→ **TASK GOAL**
Return only the stretch of the material below that begins with the line containing "Keep writing the" and ends with the line containing "SEAT_SHADE_TONE = 0.04", exactly; both of those lines belong to it.

→ **Modeling code records**
──────

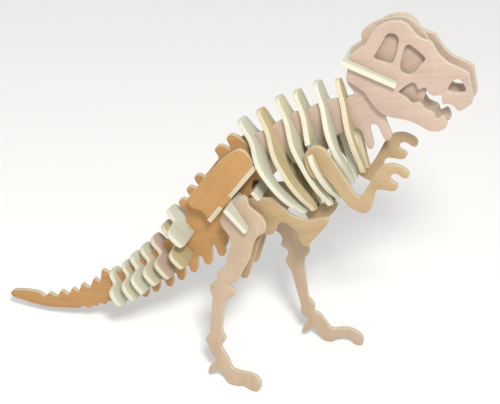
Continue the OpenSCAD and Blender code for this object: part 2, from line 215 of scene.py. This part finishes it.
def edge_material(tone):
    """Cut edge: two pale veneers and a core whose end grain is a little darker."""
    _, grain, edge = TONES[tone]
    material, tree, bsdf = graph(f"plywood_{tone}_edge")
    at = sheet_coordinates(tree)
    through = tree.nodes.new("ShaderNodeSeparateXYZ")
    tree.links.new(at, through.inputs[0])
    depth = maths(tree, "ABSOLUTE", through.outputs["Z"], 0.0)
    wander = noise(tree, scaled(tree, at, (0.5, 0.5, 0.0)), 1.0, 2.0)
    wander = maths(tree, "MULTIPLY", maths(tree, "SUBTRACT", wander, 0.5), 0.3)
    depth = maths(tree, "ADD", depth, wander)
    core = maths(tree, "SUBTRACT", 1.0, ramp(tree, depth, HALF_SHEET * 0.42, HALF_SHEET * 0.56))
    beyond = ramp(tree, depth, HALF_SHEET * 0.52, HALF_SHEET * 0.62)
    line = maths(tree, "MULTIPLY", ramp(tree, depth, HALF_SHEET * 0.38, HALF_SHEET * 0.48),
                 maths(tree, "SUBTRACT", 1.0, beyond))
    ends = noise(tree, scaled(tree, at, (5.0, 5.0, 2.0)), 1.0, 3.0)
    streak = noise(tree, scaled(tree, at, (0.12, 0.12, 3.0)), 1.0, 3.0)
    colour = layer(tree, edge, mid(edge, grain), core, 0.35)
    colour = layer(tree, colour, shade(grain, 0.7), line, 0.40)
    colour = layer(tree, colour, grain, ramp(tree, ends, 0.5, 0.75), 0.30)
    colour = layer(tree, colour, shade(grain, 0.9), ramp(tree, streak, 0.5, 0.75), 0.28)
    tree.links.new(colour, bsdf.inputs["Base Color"])
    rough = maths(tree, "ADD", maths(tree, "MULTIPLY", ends, 0.2), 0.62)
    tree.links.new(rough, bsdf.inputs["Roughness"])
    bsdf.inputs["Specular IOR Level"].default_value = 0.22
    height = maths(tree, "ADD", ends, maths(tree, "MULTIPLY", streak, 0.6))
    relief(tree, bsdf, height, 0.35, EDGE_RELIEF)
    return material


FACE = {tone: face_material(tone) for tone in TONES}
EDGE = {tone: edge_material(tone) for tone in TONES}


# ---------------------------------------------------------------- plates
def sheet_frame(bm, name):
    """Normal of the plate's faces, direction of its grain, the one across it, and its middle."""
    largest = max(bm.faces, key=lambda f: f.calc_area())
    normal = largest.normal.copy()
    if name in GRAIN_ANGLE:
        a = math.radians(GRAIN_ANGLE[name])
        grain = Vector((math.cos(a), 0, math.sin(a)))
    elif abs(normal.y) > 0.5:
        grain = Vector((0.6, 0, 0.8))
    else:
        grain = Vector((0, 1, 0)).cross(normal)
    grain = (grain - normal * grain.dot(normal)).normalized()
    across = normal.cross(grain)
    heights = [v.co.dot(normal) for v in bm.verts]
    return normal, grain, across, (min(heights) + max(heights)) / 2


def dressed_plate(name, order):
    """A CAD plate with its edges eased by sanding, its wood laid out along the sheet."""

    def facing(face):
        """1 for a face of the sheet, 0 for one that is cut square through it."""
        return abs(face.normal.dot(normal))

    source = frame["nodes"][name]
    bm = bmesh.new()
    bm.from_mesh(source.data)
    bmesh.ops.remove_doubles(bm, verts=bm.verts, dist=WELD)
    bmesh.ops.dissolve_limit(bm, angle_limit=math.radians(0.5), verts=bm.verts, edges=bm.edges)
    bm.normal_update()
    normal, grain, across, middle = sheet_frame(bm, name)
    rim = [e for e in bm.edges if len(e.link_faces) == 2
           and abs(facing(e.link_faces[0]) - facing(e.link_faces[1])) > 0.7]
    bmesh.ops.bevel(bm, geom=rim, offset=EASED, offset_type="OFFSET", segments=2, profile=0.5,
                    affect="EDGES", clamp_overlap=True)
    bmesh.ops.triangulate(bm, faces=[f for f in bm.faces if len(f.verts) > 4])
    bm.normal_update()
    for face in bm.faces:
        face.material_index = 0 if facing(face) > 0.6 else 1
        face.smooth = facing(face) < 0.99
    mesh = bpy.data.meshes.new(name + "_wood")
    bm.to_mesh(mesh)
    bm.free()
    # Each plate comes from its own patch of the sheet.
    patch = Vector((61.0 * order, 23.0 * order, 0.0))
    attribute = mesh.attributes.new("sheet", "FLOAT_VECTOR", "POINT")
    for vertex, value in zip(mesh.vertices, attribute.data):
        through = vertex.co.dot(normal) - middle
        value.vector = Vector((vertex.co.dot(grain), vertex.co.dot(across), through)) * MM + patch
    # A vertebra with no tone of its own takes one of two in turn.
    tone = TONE_OF.get(name, "cream" if order % 2 else "pale")
    mesh.materials.append(FACE[tone])
    mesh.materials.append(EDGE[tone])
    mesh.set_sharp_from_angle(angle=math.radians(38))
    piece = bpy.data.objects.new(name + "_wood", mesh)
    bpy.context.scene.collection.objects.link(piece)
    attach(piece, source["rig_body"])
    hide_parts(name)
    return piece


for order, name in enumerate(sorted(frame["nodes"])):
    dressed_plate(name, order)

# ---------------------------------------------------------------- floor, light, camera
floor_mesh = bpy.data.meshes.new("floor")
corners = [(-1, -1), (1, -1), (1, 1), (-1, 1)]
floor_mesh.from_pydata([(x * FLOOR_REACH, y * FLOOR_REACH, 0) for x, y in corners], [], [(0, 1, 2, 3)])
floor = bpy.data.objects.new("floor", floor_mesh)
bpy.context.scene.collection.objects.link(floor)
floor_material, _, floor_bsdf = graph("pale_floor")
floor_bsdf.inputs["Base Color"].default_value = (0.93, 0.93, 0.925, 1)
floor_bsdf.inputs["Roughness"].default_value = 0.85
floor_mesh.materials.append(floor_material)

TARGET = Vector((0.018, 0, 0.113))  # middle of the picture, on the animal's mid-plane
AZIMUTH = math.radians(18.6)
ELEVATION = math.radians(30)
DISTANCE = 0.95
LENS = 114  # millimetres, on a 36 mm sensor


def bearing(azimuth, elevation):
    """Direction from the model, azimuth turned from the near side (-Y) towards +X."""
    level = math.cos(elevation)
    return Vector((math.sin(azimuth) * level, -math.cos(azimuth) * level, math.sin(elevation)))


def aim(thing, away, distance):
    thing.location = TARGET + away * distance
    thing.rotation_euler = (-away).to_track_quat("-Z", "Y").to_euler()
    bpy.context.scene.collection.objects.link(thing)


def lamp(name, watts, size, azimuth, elevation, distance, colour):
    """A square soft light aimed at the model."""
    data = bpy.data.lights.new(name, "AREA")
    data.energy = watts
    data.size = size
    data.color = colour
    light = bpy.data.objects.new(name, data)
    aim(light, bearing(math.radians(azimuth), math.radians(elevation)), distance)


lamp("key", 14, 0.22, 26, 44, 1.3, (1.0, 0.97, 0.93))
lamp("fill", 5, 1.4, -40, 30, 1.7, (1.0, 0.98, 0.95))
world = bpy.data.worlds.new("studio")
world.use_nodes = True
world.node_tree.nodes["Background"].inputs["Color"].default_value = (1, 1, 1, 1)
world.node_tree.nodes["Background"].inputs["Strength"].default_value = 0.62
bpy.context.scene.world = world
bpy.context.scene.view_settings.view_transform = "Standard"

camera_data = bpy.data.cameras.new("camera")
camera_data.lens = LENS
camera_data.sensor_width = 36
camera = bpy.data.objects.new("camera", camera_data)
aim(camera, bearing(AZIMUTH, ELEVATION), DISTANCE)
bpy.context.scene.camera = camera
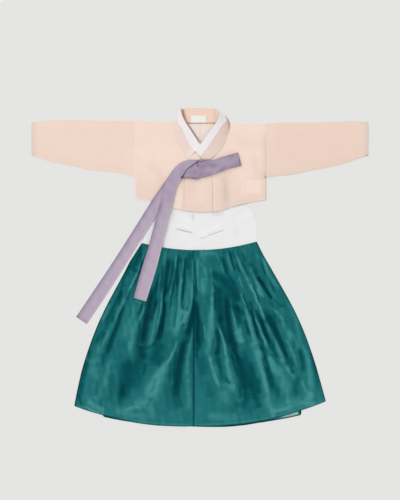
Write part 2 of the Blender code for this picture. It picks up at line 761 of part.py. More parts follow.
def ribbon_loop():
    """The single loop of the bow: a ribbon that runs out from the knot, turns and comes back."""
    layer = CLOTH + LOOP_OPENING
    radius = 0.5 * layer
    xs, ys = column(LOOP_ROWS, 0), column(LOOP_ROWS, 1)
    sections = []
    for x, y, width in LOOP_ROWS:
        before, after = (smooth_curve(xs, ys, x + s * LOOP_PROBE) for s in (-1.0, 1.0))
        angle = math.atan((after - before) / (2.0 * LOOP_PROBE)) if sections else 0.0
        low = max(loop_floor(x + s * LOOP_PROBE, y) for s in (-1.0, 0.0, 1.0))
        low += RIBBON_CLEAR + 0.5 * CLOTH
        sections.append((x, y, width, angle, low))
    x, y, width, angle, low = sections[-1]
    turn = [(x + radius * math.sin(a), y, width, angle, low + radius - radius * math.cos(a))
            for a in TURN]
    back = [(x, y, width, angle, low + layer) for x, y, width, angle, low in reversed(sections)]
    rows = []
    for x, y, width, angle, z in sections + turn + back:
        half = 0.5 * width
        rows.append([(x - half * s * math.sin(angle), y + half * s * math.cos(angle), z)
                     for s in (-1.0, 0.0, 1.0)])
    obj = add_object("goreum_loop", lofted_mesh("goreum_loop", rows), MAUVE)
    add_wall(obj, CLOTH, 0.0)
    return obj


def ribbon_knot(base):
    """The knot: a rounded solid over the root of the loop and the tails."""
    mesh = bpy.data.meshes.new("goreum_knot")
    build = bmesh.new()
    rings = []
    for x, low, high, height in KNOT_ROWS:
        mid, half = 0.5 * (low + high) - ORIGIN_Y, 0.5 * (high - low)
        ring = []
        for i in range(2 * KNOT_POINTS):
            a = math.pi * i / KNOT_POINTS
            crown = 0.5 * (1.0 + math.sin(a)) ** 0.8
            ring.append(build.verts.new((x * MM, (mid + half * math.cos(a)) * MM,
                                         (base + height * crown) * MM)))
        rings.append(ring)
    for ring, following in zip(rings, rings[1:]):
        for i in range(len(ring)):
            k = (i + 1) % len(ring)
            build.faces.new((ring[i], ring[k], following[k], following[i]))
    build.faces.new(rings[0])
    build.faces.new(rings[-1])
    bmesh.ops.recalc_face_normals(build, faces=build.faces)
    build.to_mesh(mesh)
    build.free()
    return add_object("goreum_knot", mesh, MAUVE)


def goreum():
    """The tie: two tails, one over the other, a loop and the knot."""
    frames, heights = ribbon_tail("goreum_tail_long", LONG_TAIL, top_of_garment)
    floor = over_tail(frames, heights, top_of_garment)
    _, upper = ribbon_tail("goreum_tail_short", SHORT_TAIL, floor)
    ribbon_loop()
    ribbon_knot(upper[0] + RIBBON_CLEAR + LAYER)


# ================================================================ whole garment

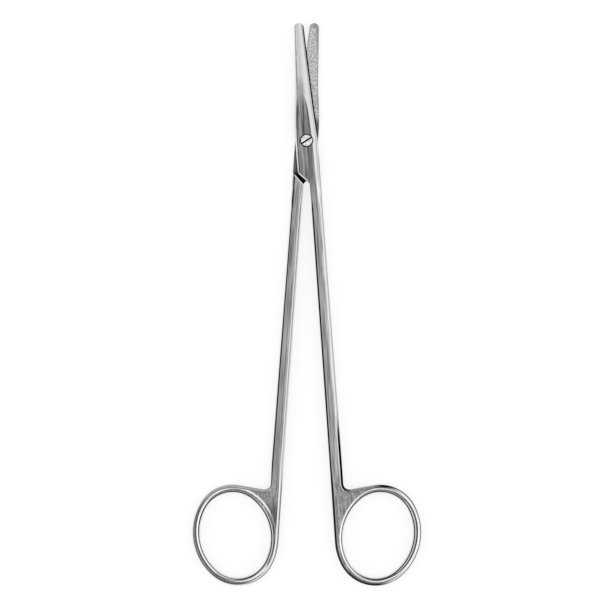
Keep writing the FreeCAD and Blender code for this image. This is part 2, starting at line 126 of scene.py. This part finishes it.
FACET_TAPER = 0.0128
FACET_TOP = (-0.18, -0.05)
FACET_FACING = (0.5, 0.6)
FACET_SHADE_TONE = 0.03

# Painted shade in the seat around the screw, fading towards one corner
SEAT_EDGE = (2.13, 2.19)
SEAT_LEVEL = (1.5, 1.6)
SEAT_CORNER = (1.8, 2.6)        # across and along, added
SEAT_SHARES = (1.0, 0.35)
SEAT_SHADE_TONE = 0.04

# Finger ring: bore with a painted dark line, a painted highlight near the crest, and a painted dark
# reflection beside that
RING_CENTRE = Vector((14.31, -127.5, 0.0))
RING_TILT = math.radians(15.3)
RING_AXES = (12.47, 14.97)      # half width and half length of the oval along its crest
BRIGHT_SHIFT = (0.5, 0.25)      # the bright line lies this far right of and above the crest
BRIGHT_WIDTH = (0.014, 0.026)   # half of it, as a share of the ring's size
BRIGHT_SLOPE = (0.66, 0.76)
HIGHLIGHT_TONE = 0.9
BRIGHT_FADE = (2.6, 4.6)        # on the back half it fades towards the shank
BRIGHT_SHARES = (0.2, 1.0)
DARK_SHIFT = 0.55               # the dark line lies this far left of the bright one
DARK_WIDTH = (0.012, 0.026)
DARK_SLOPE = (0.75, 0.85)
DARK_SIDE = (8.0, 16.0)         # it lies on the far side from the shank
DARK_TONE = 0.08
BORE_INNER = (0.8, 0.85)
BORE_OUTER = (0.98, 0.99)
BORE_TONE = 0.7
BORE_LINE_START = (0.5, 0.56)
BORE_LINE_END = (0.8, 0.86)
BORE_LINE_TONE = 0.01

# Patterns: noise scales across, along and up, details and roughness
STREAKS = ((3.4, 0.07, 3.4), 3.0, 0.6)
HAIR = ((7.0, 0.3, 7.0), 3.0, 0.6)
CLOUDS = ((1.6, 0.5, 1.6), 4.0, 0.6)
GRAIN = ((1.7, 2.0, 1.7), 3.0, 0.7)
HAIR_EDGE = (0.3, 0.7)
STREAK_EDGE = (0.36, 0.64)
WEB_STREAK_EDGE = (0.34, 0.66)
GRAIN_EDGE = (0.34, 0.66)
BUMP_STRENGTH = 0.25
BUMP_HEIGHT = 0.02 * MM

# Tones of the flats
BRUSHING = (0.85, 1.12)
LOCK_TONES = (0.08, 0.42)
LOCK_FADE = (10.5, 17.5)
LOCK_FADE_TONE = 0.5
SHANK_TONES = (0.2, 0.5)
FRONT_STRIP = ((1.0, 3.8), (0.85, 1.7))     # lighter strip on the right of the picture: its edge
BACK_STRIP = ((0.8, 3.2), (1.25, 0.8))      # across the shank, and the shares of tone beside it
WEB_TONES = (0.2, 0.46)
WEB_CLOUDS = (0.7, 1.25)
WEB_GRAIN = (0.75, 1.25)
NARROW_SIDE = (3.0, 5.0)        # narrow end of the back half's web
NARROW_ALONG = (-120.0, -114.0)
NARROW_SHARE = 0.45

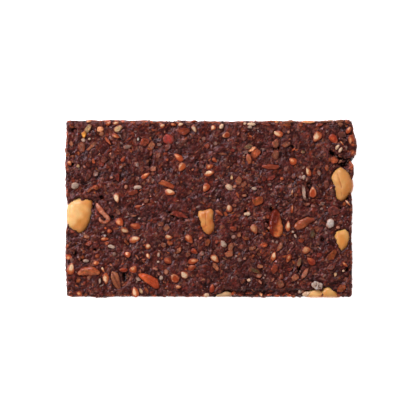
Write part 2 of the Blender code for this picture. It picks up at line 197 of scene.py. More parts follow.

──────

→ **THE REPLY**
Keep writing the FreeCAD and Blender code for this image. This is part 2, starting at line 126 of scene.py. This part finishes it.
FACET_TAPER = 0.0128
FACET_TOP = (-0.18, -0.05)
FACET_FACING = (0.5, 0.6)
FACET_SHADE_TONE = 0.03

# Painted shade in the seat around the screw, fading towards one corner
SEAT_EDGE = (2.13, 2.19)
SEAT_LEVEL = (1.5, 1.6)
SEAT_CORNER = (1.8, 2.6)        # across and along, added
SEAT_SHARES = (1.0, 0.35)
SEAT_SHADE_TONE = 0.04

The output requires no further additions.